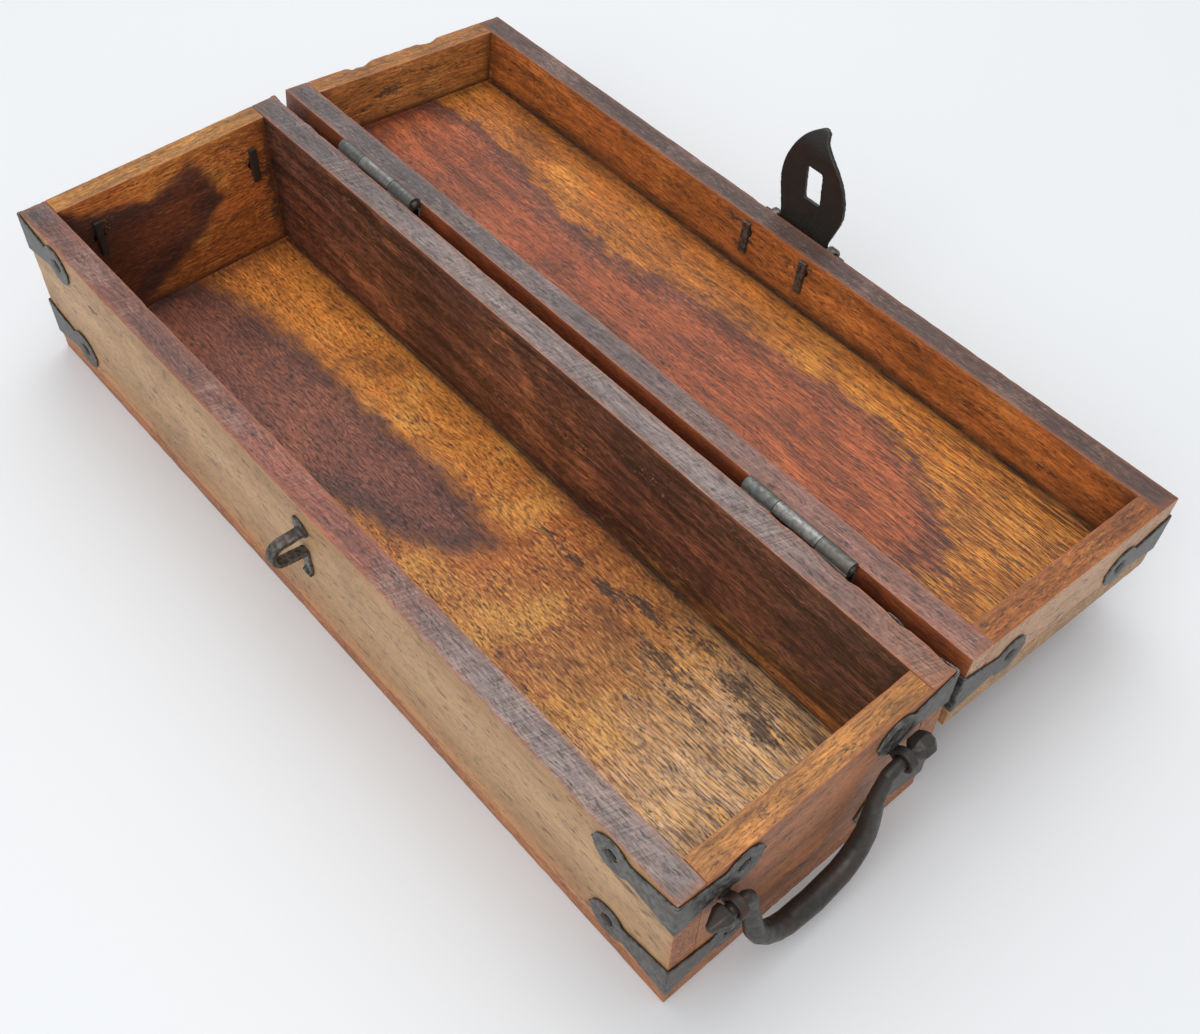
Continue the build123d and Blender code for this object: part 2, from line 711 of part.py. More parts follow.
for side_x, side in ((-1, "left"), (1, "right")):
    handle_plane = Plane(
        origin=(side_x * handle_axis_x, side_x * handle_sideways_offset, handle_axis_z),
        x_dir=(0, side_x, 0),
        z_dir=(-side_x * math.cos(handle_tilt), 0, -math.sin(handle_tilt)),
    )
    with BuildPart() as handle:
        with BuildLine(handle_plane) as bow:
            FilletPolyline(
                (-journal_inner, 0),
                (-handle_bow_top_half_width + handle_bow_shift, 0),
                (-handle_bow_bottom_half_width + handle_bow_shift, handle_drop),
                (handle_bow_bottom_half_width + handle_bow_shift, handle_drop),
                (handle_bow_top_half_width + handle_bow_shift, 0),
                (journal_inner, 0),
                radius=[bow_left_run * turn_share, handle_bow_radius, handle_bow_radius, bow_right_run * turn_share],
            )
        bow_wire = bow.wire()
        for share in section_shares:
            swell = math.sin(math.pi * share) ** 1.4
            spot = bow_wire @ share
            direction = bow_wire % share
            with BuildSketch(Plane(origin=spot, x_dir=handle_plane.z_dir, z_dir=direction)):
                Circle(handle_end_radius + (handle_middle_radius - handle_end_radius) * swell)
        loft(ruled=True)
        for end in (-1, 1):
            journal_plane = placed(handle_plane, (end * journal_inner, 0, 0), (0, 1, 0), (end, 0, 0))
            with BuildSketch(journal_plane):
                Circle(handle_end_radius)
            extrude(amount=knob_start - journal_inner)
        block_plane = placed(handle_plane, (-knob_start, 0, 0), (0, 1, 0), (-1, 0, 0))
        with BuildSketch(block_plane) as block_section:
            Rectangle(handle_block_size, handle_block_size)
            chamfer(block_section.vertices(), handle_block_chamfer)
        extrude(amount=handle_block_length)
        spire_plane = along(block_plane, 0, handle_block_length)
        with BuildSketch(spire_plane) as spire_base:
            Rectangle(handle_block_size, handle_block_size)
            chamfer(spire_base.vertices(), handle_block_chamfer)
        with BuildSketch(along(spire_plane, 0, handle_spire_length)) as spire_tip:
            Rectangle(handle_spire_tip, handle_spire_tip)
            chamfer(spire_tip.vertices(), handle_block_chamfer * handle_spire_tip / handle_block_size)
        loft(ruled=True)
        with Locations(placed(handle_plane, (knob_start, 0, 0), (0, 1, 0), (1, 0, 0)).location):
            add(handle_knob.part)
    save(handle, f"handle_{side}")

# Hasp. In its frame x runs along its pivot bar, y points away from the lid and z rises up the plate.
hasp_frame = placed(lid_frame, (lock_x, hasp_axis_y, hasp_axis_z), (1, 0, 0), (0, 0, 1))
half_hasp = hasp_thickness / 2
curl_start = hasp_tip_rise - hasp_tip_curl_length
curl_turn = math.asin((hasp_tip_curl_length + 1) / (hasp_tip_curl_radius - half_hasp))


def curl_point(radius, turn):
    return (hasp_tip_curl_radius - radius * math.cos(turn), curl_start + radius * math.sin(turn))


with BuildPart() as hasp:
    plate_span = hasp_belly_half_width + 1
    with BuildSketch(placed(hasp_frame, (-plate_span, 0, 0), (0, 1, 0), (1, 0, 0))):
        back_radius = hasp_tip_curl_radius + half_hasp
        front_radius = hasp_tip_curl_radius - half_hasp
        with BuildLine():
            Line((-half_hasp, 0), (-half_hasp, curl_start))
            ThreePointArc(curl_point(back_radius, 0), curl_point(back_radius, curl_turn / 2), curl_point(back_radius, curl_turn))
            Line(curl_point(back_radius, curl_turn), curl_point(front_radius, curl_turn))
            ThreePointArc(
                curl_point(front_radius, curl_turn), curl_point(front_radius, curl_turn / 2), curl_point(front_radius, 0)
            )
            Polyline((half_hasp, curl_start), (half_hasp, 0), (-half_hasp, 0))
        make_face()
    extrude(amount=2 * plate_span)
    outline_plane = placed(hasp_frame, (0, hasp_tip_curl_length, 0), (1, 0, 0), (0, -1, 0))
    shoulder_rise = hasp_tip_rise - hasp_shoulder_drop
    tip_left = (hasp_tip_shift - hasp_tip_half_width, hasp_tip_rise - 1.3)
    tip_right = (hasp_tip_shift + hasp_tip_half_width, hasp_tip_rise - 1.5)
    with BuildSketch(outline_plane):
        with BuildLine():
            Polyline((-hasp_base_half_width, 5), (-hasp_base_half_width, 0), (hasp_base_half_width, 0), (hasp_base_half_width, 5))
            Spline(
                (-hasp_base_half_width, 5),
                (-hasp_belly_half_width, hasp_belly_rise + 3),
                (-hasp_shoulder_half_width, shoulder_rise),
                tip_left,
                tangents=((-0.2, 1), (0.85, 0.5)),
            )
            ThreePointArc(tip_left, (hasp_tip_shift, hasp_tip_rise), tip_right)
            Spline(
                (hasp_base_half_width, 5),
                (hasp_belly_half_width - 0.3, hasp_belly_rise - 4.5),
                (hasp_shoulder_half_width - 1.6, shoulder_rise - 5.6),
                (hasp_tip_shift + 5.2, hasp_tip_rise - 5.4),
                tip_right,
                tangents=((0.3, 1), (-0.3, 1)),
            )
        make_face()
    extrude(amount=2 * hasp_tip_curl_length, mode=Mode.INTERSECT)
    with BuildSketch(outline_plane) as slot:
        half_slot_width = hasp_slot_width / 2
        slot_foot = hasp_slot_rise - hasp_slot_height / 2
        slot_head = hasp_slot_rise + hasp_slot_height / 2
        with BuildLine():
            Polyline(
                (hasp_slot_shift + hasp_slot_slant - half_slot_width, slot_foot),
                (hasp_slot_shift + hasp_slot_slant + half_slot_width, slot_foot),
                (hasp_slot_shift - hasp_slot_slant + half_slot_width, slot_head),
                (hasp_slot_shift - hasp_slot_slant - half_slot_width, slot_head),
                close=True,
            )
        make_face()
        fillet(slot.vertices(), hasp_slot_corner)
    extrude(amount=2 * hasp_tip_curl_length, mode=Mode.SUBTRACT)
    half_bar = hasp_eye_half_span + hasp_bar_overhang
    with BuildSketch(placed(hasp_frame, (-half_bar, 0, 0), (0, 1, 0), (1, 0, 0))):
        Circle(hasp_bar_radius)
    extrude(amount=2 * half_bar)
save(hasp, "hasp")

# Staple
def staple_loop(radius):
    """The loop seen from the side: level above, half round at its end, sloping back to the board below."""
    bend_end = (staple_loop_centre + radius * math.sin(staple_slope), -radius * math.cos(staple_slope))
    half_turn = staple_slope / 2
    with BuildLine(Plane.XY) as loop:
        Polyline(bend_end, (0, -staple_arm_foot(radius)), (0, radius), (staple_loop_centre, radius))
        ThreePointArc(
            (staple_loop_centre, radius),
            (staple_loop_centre + radius * math.cos(half_turn), radius * math.sin(half_turn)),
            bend_end,
        )
    return loop.edges()


with BuildPart() as staple:
    side_plane = placed(staple_face, (staple_bar_width / 2, 0, 0), (0, 0, 1), (-1, 0, 0))
    inner_half_height = staple_half_height - staple_bar_thickness
    with BuildSketch(side_plane):
        make_face(staple_loop(staple_half_height))
        make_face(staple_loop(inner_half_height), mode=Mode.SUBTRACT)
    extrude(amount=staple_bar_width)
    tail_start = staple_arm_foot(inner_half_height)
    tail_end = staple_half_height + staple_tail_drop
    with BuildSketch(side_plane):
        with Locations((0, -tail_start)):
            Rectangle(staple_foot_thickness, tail_end - tail_start, align=(Align.MIN, Align.MAX))
        with Locations((staple_scroll_radius, -tail_end)):
            Circle(staple_scroll_radius)
    extrude(amount=staple_bar_width)
    with BuildSketch(staple_face):
        leaf_base = (staple_bar_width / 2, inner_half_height)
        leaf_side = (staple_leaf_width / 2, staple_half_height + 0.4)
        leaf_tip = (-staple_leaf_lean, staple_half_height + staple_leaf_rise)
        with BuildLine():
            Line((-leaf_base[0], leaf_base[1]), leaf_base)
            ThreePointArc(leaf_base, (leaf_side[0] - 0.4, leaf_side[1] - 1.4), leaf_side)
            Spline(leaf_side, (staple_leaf_width / 4, staple_half_height + staple_leaf_rise * 0.72), leaf_tip)
            Spline(leaf_tip, (-leaf_side[0] + 0.3, staple_half_height + staple_leaf_rise * 0.6), (-leaf_side[0], leaf_side[1]))
            ThreePointArc((-leaf_side[0], leaf_side[1]), (0.4 - leaf_side[0], leaf_side[1] - 1.4), (-leaf_base[0], leaf_base[1]))
        make_face()
    extrude(amount=staple_foot_thickness)
    for tang_plane in staple_tang_planes:
        with BuildSketch(tang_plane):
            Rectangle(staple_tang_width, staple_tang_thickness)
        extrude(amount=staple_tang_length, taper=staple_tang_taper)
save(staple, "staple")
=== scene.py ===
import json
import math

import bpy
import bmesh
from mathutils import Matrix, Vector, noise


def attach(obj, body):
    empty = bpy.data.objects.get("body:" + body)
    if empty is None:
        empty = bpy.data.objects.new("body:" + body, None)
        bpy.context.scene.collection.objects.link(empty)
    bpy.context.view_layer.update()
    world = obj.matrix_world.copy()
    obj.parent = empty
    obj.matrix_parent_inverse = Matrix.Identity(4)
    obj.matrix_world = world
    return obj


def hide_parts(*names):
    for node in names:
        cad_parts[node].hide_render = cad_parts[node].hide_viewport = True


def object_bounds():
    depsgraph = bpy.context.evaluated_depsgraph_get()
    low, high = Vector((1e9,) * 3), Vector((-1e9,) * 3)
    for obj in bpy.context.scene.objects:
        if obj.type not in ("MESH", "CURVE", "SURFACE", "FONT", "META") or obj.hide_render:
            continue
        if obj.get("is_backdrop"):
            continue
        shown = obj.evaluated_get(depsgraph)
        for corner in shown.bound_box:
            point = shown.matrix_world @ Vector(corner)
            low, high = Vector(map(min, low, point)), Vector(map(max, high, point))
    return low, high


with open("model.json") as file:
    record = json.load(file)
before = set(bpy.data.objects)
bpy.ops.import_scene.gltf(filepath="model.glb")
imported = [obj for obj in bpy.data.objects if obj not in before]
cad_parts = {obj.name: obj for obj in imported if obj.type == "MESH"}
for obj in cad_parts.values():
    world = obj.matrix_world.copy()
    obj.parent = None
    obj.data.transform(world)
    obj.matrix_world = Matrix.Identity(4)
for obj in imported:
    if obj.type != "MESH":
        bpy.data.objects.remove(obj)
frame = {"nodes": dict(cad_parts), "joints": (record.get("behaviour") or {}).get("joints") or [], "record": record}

bl_info = {
    "name": "Iron-bound rosewood box",
    "version": (1, 0, 0),
    "blender": (4, 5, 0),
    "location": "3D View > Sidebar > Box",
    "description": "Worn boards, forged ironwork and a plain stage around the packed box",
    "category": "Add Mesh",
}

MM = 0.001
CAD_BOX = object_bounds()
JOINTS = {joint["name"]: joint for joint in frame["joints"]}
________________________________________
**Problem requirements**
Extract and reproduce exactly the lines opening with the line containing "ThreePointArc((-leaf_side[0], leaf_side[1]), (0.4" and closing with the line containing "obj.parent = empty", inclusive.

**Task answer**
            ThreePointArc((-leaf_side[0], leaf_side[1]), (0.4 - leaf_side[0], leaf_side[1] - 1.4), (-leaf_base[0], leaf_base[1]))
        make_face()
    extrude(amount=staple_foot_thickness)
    for tang_plane in staple_tang_planes:
        with BuildSketch(tang_plane):
            Rectangle(staple_tang_width, staple_tang_thickness)
        extrude(amount=staple_tang_length, taper=staple_tang_taper)
save(staple, "staple")
=== scene.py ===
import json
import math

import bpy
import bmesh
from mathutils import Matrix, Vector, noise


def attach(obj, body):
    empty = bpy.data.objects.get("body:" + body)
    if empty is None:
        empty = bpy.data.objects.new("body:" + body, None)
        bpy.context.scene.collection.objects.link(empty)
    bpy.context.view_layer.update()
    world = obj.matrix_world.copy()
    obj.parent = empty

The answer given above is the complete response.